— SET TASK —
Take every line that has the string "caption" and copy it out.

— SUPPLIED INFORMATION —
>>
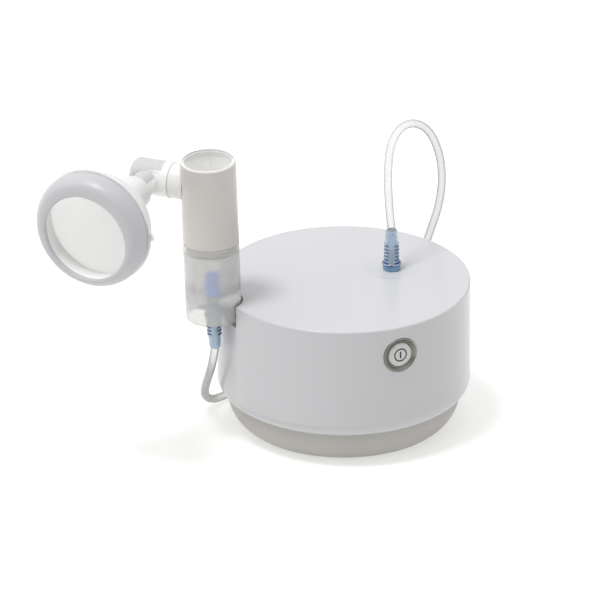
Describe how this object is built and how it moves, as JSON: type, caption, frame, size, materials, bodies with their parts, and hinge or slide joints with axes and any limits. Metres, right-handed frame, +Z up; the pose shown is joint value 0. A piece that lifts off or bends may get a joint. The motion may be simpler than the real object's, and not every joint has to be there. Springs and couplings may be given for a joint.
{
  "type": "tabletop nebulizer",
  "caption": "Round tabletop compressor nebulizer with a side-mounted medicine kit, inhalation mask on an elbow and a looped air tube.",
  "frame": {"origin": "centre of the round compressor's footprint on the table", "axes": "+Z up, -Y towards the power button, +Y towards the rear power inlet"},
  "size_m": [0.3066, 0.2369, 0.2084],
  "materials": {
    "housing": "fine satin moulded plastic",
    "base": "satin moulded plastic",
    "trim": "satin moulded plastic",
    "button": "smooth moulded plastic",
    "dark_plastic": "moulded plastic",
    "rubber": "moulded rubber",
    "steel": "zinc plated",
    "board": "glass-fibre circuit board",
    "aluminium": "die cast",
    "nylon": "natural nylon",
    "felt": "pressed felt",
    "frosted": "translucent frosted polypropylene",
    "kit_white": "translucent white polypropylene",
    "soft_rim": "soft matt elastomer",
    "blue_insert": "translucent tinted plastic",
    "connector": "soft moulded PVC",
    "tube": "clear PVC tube"
  },
  "bodies": {
    "root": {"top_shell": "housing", "base_tray": "base", "rubber_feet": "rubber", "case_screws": "steel", "button_bezel": "trim", "button_dome": "rubber", "control_board": "board", "tact_switch": "dark_plastic", "board_rails": "housing", "dc_inlet": "dark_plastic", "dc_pin": "steel", "dc_inlet_nut": "steel", "filter_housing": "housing", "filter_felt": "felt", "outlet_nipple": "housing", "outlet_hose": "rubber", "motor_can": "steel", "motor_bearings": "steel", "pump_cylinder": "aluminium", "pump_head": "aluminium", "pump_frame": "steel", "rubber_mounts": "rubber", "frame_screws": "steel", "kit_cradle": "trim", "outlet_connector": "connector", "air_tube_loop": "tube", "air_tube_return": "tube", "air_tube_coil": "tube"},
    "button": {"power_button": "button"},
    "filter_lid": {"filter_cover": "housing"},
    "rotor": {"motor_rotor": "steel", "crank_wheel": "nylon", "cooling_fan": "dark_plastic"},
    "piston": {"piston_rod": "nylon", "piston_seal": "rubber"},
    "cup": {"medicine_cup": "frosted", "jet_insert": "blue_insert", "cup_connector": "connector"},
    "kit_top": {"upper_tube": "kit_white", "kit_port": "kit_white", "inlet_funnel": "kit_white", "cup_seal_ring": "rubber"},
    "elbow_body": {"elbow": "frosted"},
    "mask": {"mask_shell": "frosted", "mask_cushion": "soft_rim"}
  },
  "joints": [
    {"name": "button_press", "type": "slide", "parent": "root", "child": "button", "axis": [0, 1, 0], "range_m": [0, 0.0012], "stiffness_N_per_m": 700, "springref_m": -0.0008, "deforming": ["button_dome"]},
    {"name": "filter_pull", "type": "slide", "parent": "root", "child": "filter_lid", "axis": [-0.3746, 0.9272, 0], "range_m": [0, 0.012]},
    {"name": "motor_spin", "type": "hinge", "parent": "root", "child": "rotor", "pos_m": [0, 0, 0.036], "axis": [1, 0, 0], "continuous": true},
    {"name": "piston_stroke", "type": "slide", "parent": "root", "child": "piston", "axis": [0, 0, 1], "range_m": [0, 0.006]},
    {"name": "kit_lift", "type": "slide", "parent": "root", "child": "cup", "axis": [-0.0347, 0.0038, 0.9994], "range_m": [0, 0.03]},
    {"name": "cap_twist", "type": "hinge", "parent": "cup", "child": "kit_top", "pos_m": [-0.08861, 0.00978, 0.13697], "axis": [-0.0347, 0.0038, 0.9994], "range_deg": [0, 35]},
    {"name": "elbow_swivel", "type": "hinge", "parent": "kit_top", "child": "elbow_body", "pos_m": [-0.08992, 0.00993, 0.17461], "axis": [-0.6439, 0.7647, -0.0253], "range_deg": [-40, 40]},
    {"name": "mask_swivel", "type": "hinge", "parent": "elbow_body", "child": "mask", "pos_m": [-0.11477, 0.03944, 0.17363], "axis": [-0.817, -0.5742, -0.0523], "range_deg": [-60, 60]}
  ]
}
<<
— THE OUTPUT —
Describe how this object is built and how it moves, as JSON: type, caption, frame, size, materials, bodies with their parts, and hinge or slide joints with axes and any limits. Metres, right-handed frame, +Z up; the pose shown is joint value 0. A piece that lifts off or bends may get a joint. The motion may be simpler than the real object's, and not every joint has to be there. Springs and couplings may be given for a joint.
  "caption": "Round tabletop compressor nebulizer with a side-mounted medicine kit, inhalation mask on an elbow and a looped air tube.",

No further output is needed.